A região do Douro é das regiões do País onde mais se aplica herbicida nos campos agrícolas e isso é um problema muito grave. Essa ideia de que “fica bonito” infelizmente por trás apodrece. É como aquelas maçãs bonitas e envernizadas que compramos no hipermercado e que por dentro estão podres. O solo no Douro está a ir por esse caminho. As vinhas no Douro precisam de cobertura vegetal para tornar todo o sistema agrícola saudável e resistente. Se os socalcos não têm qualquer cobertura vegetal, obviamente que vão começar a cair com a erosão das chuvas e dos ventos, pois a cobertura vegetal cria alicerces para agregar todas as massas do solo, de forma a ficarem coesas. No Douro mais do que nenhum outro lugar, deveria haver esta prática de preservação. O problema é que infelizmente não fica bonito...
E que dizer das ervas que crescem junto aos Olivais e Amendoais? Não fica bonito... nem sequer cortar a erva com recurso a alfaias e roçadoras fica bonito. Há que anular por completo o crescimento de ervas de modo a ficarmos com o solo completamente nu. Novamente nada mais errado. Com isso estamos a extinguir a biodiversidade proporcionada pelo crescimento da vegetação espontânea, vegetação esta que vai proporcionar o aparecimento de todo um microbioma no solo responsável pelo equilíbrio nutricional das nossas culturas.

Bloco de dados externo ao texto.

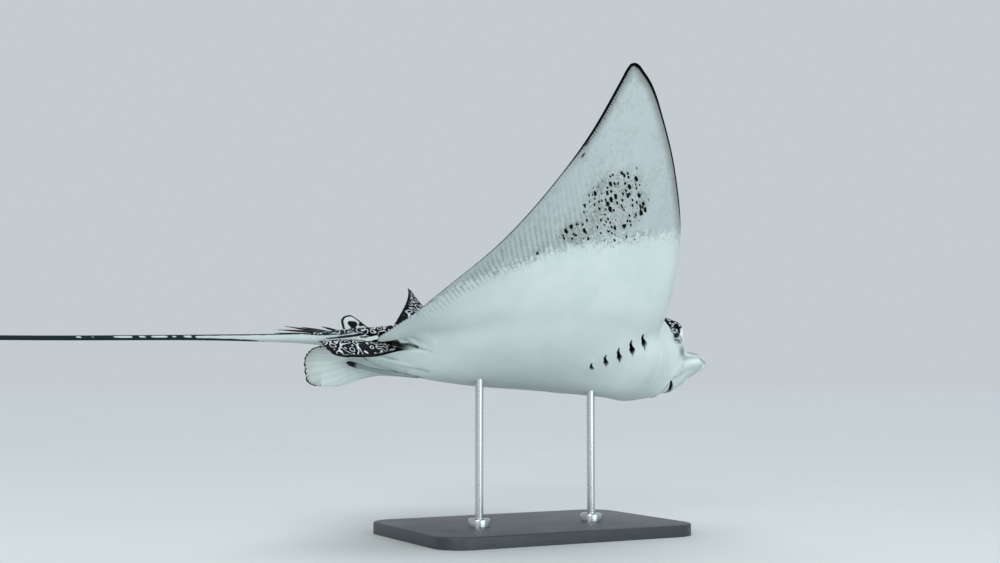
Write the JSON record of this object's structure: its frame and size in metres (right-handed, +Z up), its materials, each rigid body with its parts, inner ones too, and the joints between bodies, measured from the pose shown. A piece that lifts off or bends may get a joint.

Usar a questão estética como uma ferramenta de pensamento é sem dúvida importante porque nos ajuda a organizar possíveis decisões sobre determinado assunto, no entanto temos de ter a inteligência de perceber quando as decisões motivadas por ideias estéticas se tornam perigosas, colocando em causa toda a integridade de um lugar. E neste caso específico da agricultura, actividade tão importante para o Ser Humano e que afecta directamente a saúde de todo o planeta, há que dar obviamente primeiro prioridade à ciência, para só depois pensarmos na questão estética.
Na Quinta Vila Rachel, tentamos sempre criar um equilíbrio entre o “fica feio/bonito” e a questão funcional. Saber como os solos funcionam deveria ser a prioridade geral e por isso optamos por todo um tipo de práticas agroecológicas que favorecem os solos acima de tudo. À primeira vista as pessoas podem pensar que somos perguiçosos por deixar a erva espontânea crescer tanto, mas tudo isso tem um fundamento bem científico. Ao deixarmos a canópia da vinha crescer demasiado e optarmos pela prática da “enrola” em vez da “desponta” tem também um efeito prático na fisiologia e na qualidade dos bagos que se estão a desenvolver. É certo que toda a parede do bardo não irá ficar com a mesma altura vegetativa e toda certinha como se fosse um muro verde, no entanto há uma questão prática e científica para termos tomado essa decisão. Também ao cobrirmos o solo à volta das nossas árvores com biomassa triturada e outros restos de material vegetativo, as pessoas também dirão que não irá ficar tão bonito como se tivesse a terra nua completamente à vista. No entanto, e mais uma vez, há uma base científica para isso ser assim.